Julie Harrington warns of existential crisis for racing following week of horror (Racing Post)

Tiger Roll withdrawn from Grand National (irishracing.com)

なお、上記判決に先立ち、Grand National3勝目を目指すTiger RollはすでにGrand Nationalからスクラッチすることを発表している。先日Grand Nationalの斤量が発表されたばかりだが、Grand National勝利後のパフォーマンスを鑑みると、同斤量は過大評価されたと陣営により判断されている。

From photo's emergence to IHRB verdict: how the Gordon Elliott drama unfolded (Racing Post)

ここまでの経緯を時系列順に整理したのが上記Racing Postの記事。よく整理されており、ここまでの経緯の理解の助けとなるので一読されたい。

 

Post-race 'verbal altercation' between warring jockeys caught on TV (Racing Post)

こちらはもっと平和な話題。

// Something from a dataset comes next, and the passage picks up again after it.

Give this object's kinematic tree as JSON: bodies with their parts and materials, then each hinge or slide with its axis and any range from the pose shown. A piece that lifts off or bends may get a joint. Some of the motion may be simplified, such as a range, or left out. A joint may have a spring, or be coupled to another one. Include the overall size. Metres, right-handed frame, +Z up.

金曜日のNewburyでPage Fuller騎手とLorcan Williams騎手が馬上で派手に口論しているのがテレビに映ってしまい、それぞれ4日間の騎乗停止処分を受けた。

Patrick Mullins to miss Festival after opting against professional move (Racing TV)

Cheltenham Festivalにおいてアマチュア騎手の騎乗が不可となったことを受け、プロ騎手転向を検討していたPatrick Mullinsだが、残念ながらプロ転向は行わずCheltenham Festivalの参加は見送るそうだ。